Entries taken from a collection:
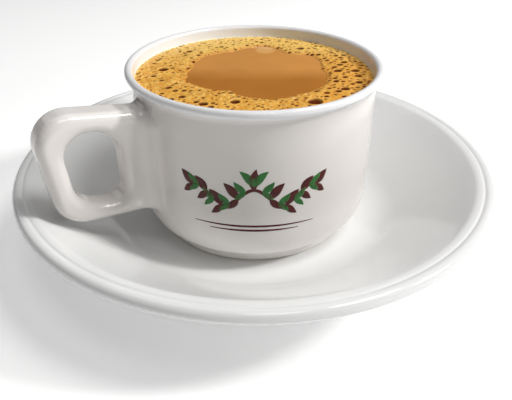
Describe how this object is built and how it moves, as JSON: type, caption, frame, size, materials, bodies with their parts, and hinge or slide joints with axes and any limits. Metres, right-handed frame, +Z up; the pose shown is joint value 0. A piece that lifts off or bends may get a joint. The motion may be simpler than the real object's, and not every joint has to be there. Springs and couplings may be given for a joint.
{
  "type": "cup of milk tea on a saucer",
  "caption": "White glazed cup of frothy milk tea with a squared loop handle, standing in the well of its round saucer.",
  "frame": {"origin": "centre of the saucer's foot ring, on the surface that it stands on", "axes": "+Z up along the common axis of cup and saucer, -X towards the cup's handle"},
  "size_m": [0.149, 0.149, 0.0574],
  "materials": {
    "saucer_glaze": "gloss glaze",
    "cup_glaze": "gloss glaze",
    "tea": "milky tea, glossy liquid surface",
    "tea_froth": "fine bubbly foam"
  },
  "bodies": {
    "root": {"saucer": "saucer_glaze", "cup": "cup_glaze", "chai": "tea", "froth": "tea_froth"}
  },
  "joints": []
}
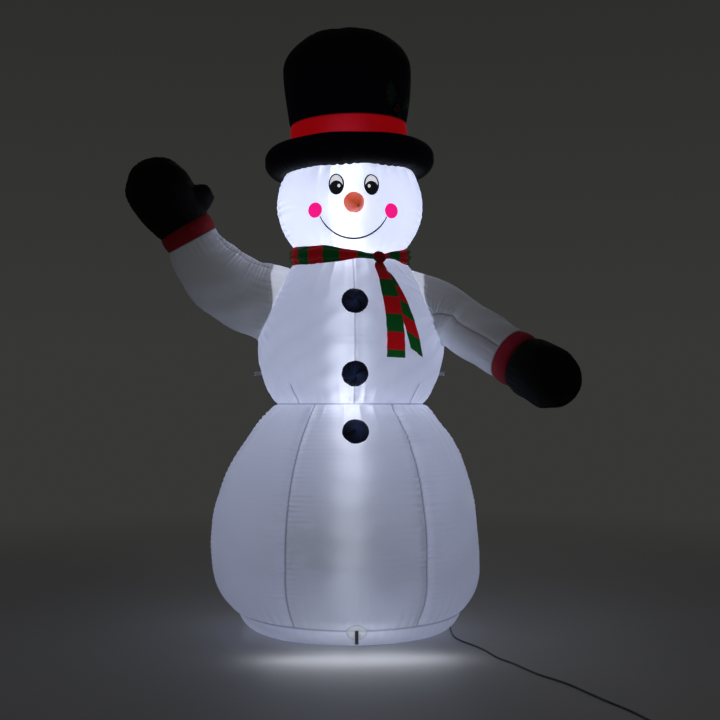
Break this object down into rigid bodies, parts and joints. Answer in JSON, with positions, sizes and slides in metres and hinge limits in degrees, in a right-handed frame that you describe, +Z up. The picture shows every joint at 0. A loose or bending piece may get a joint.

**Exercise**
Quote all the records. Keep every word exact.

**Answer below**
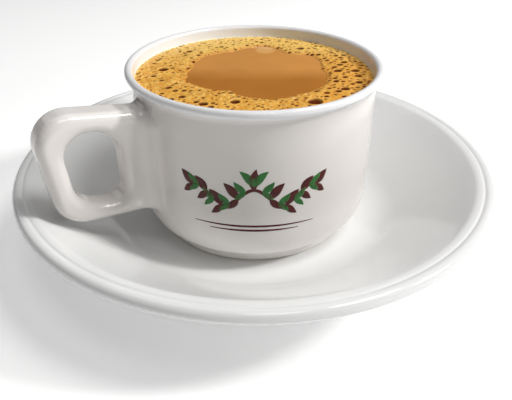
Describe how this object is built and how it moves, as JSON: type, caption, frame, size, materials, bodies with their parts, and hinge or slide joints with axes and any limits. Metres, right-handed frame, +Z up; the pose shown is joint value 0. A piece that lifts off or bends may get a joint. The motion may be simpler than the real object's, and not every joint has to be there. Springs and couplings may be given for a joint.
{
  "type": "cup of milk tea on a saucer",
  "caption": "White glazed cup of frothy milk tea with a squared loop handle, standing in the well of its round saucer.",
  "frame": {"origin": "centre of the saucer's foot ring, on the surface that it stands on", "axes": "+Z up along the common axis of cup and saucer, -X towards the cup's handle"},
  "size_m": [0.149, 0.149, 0.0574],
  "materials": {
    "saucer_glaze": "gloss glaze",
    "cup_glaze": "gloss glaze",
    "tea": "milky tea, glossy liquid surface",
    "tea_froth": "fine bubbly foam"
  },
  "bodies": {
    "root": {"saucer": "saucer_glaze", "cup": "cup_glaze", "chai": "tea", "froth": "tea_froth"}
  },
  "joints": []
}
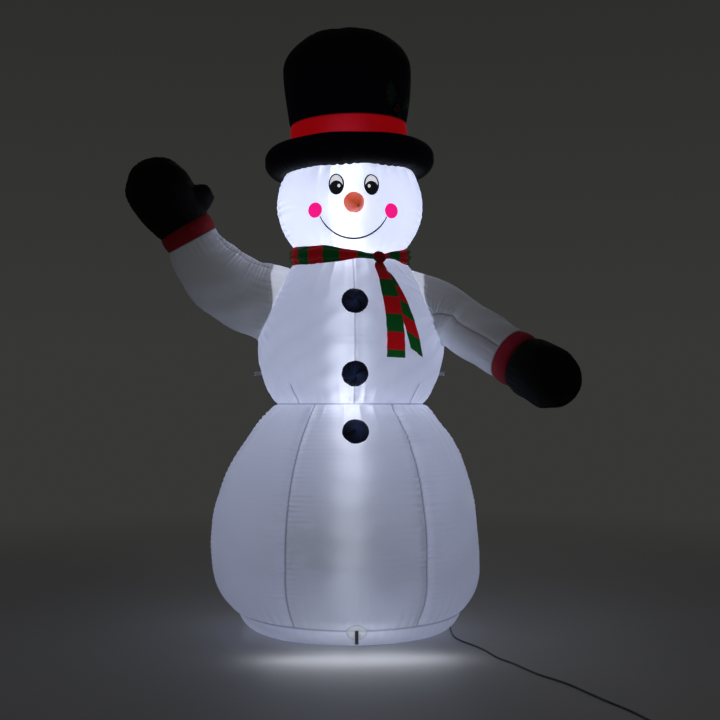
Break this object down into rigid bodies, parts and joints. Answer in JSON, with positions, sizes and slides in metres and hinge limits in degrees, in a right-handed frame that you describe, +Z up. The picture shows every joint at 0. A loose or bending piece may get a joint.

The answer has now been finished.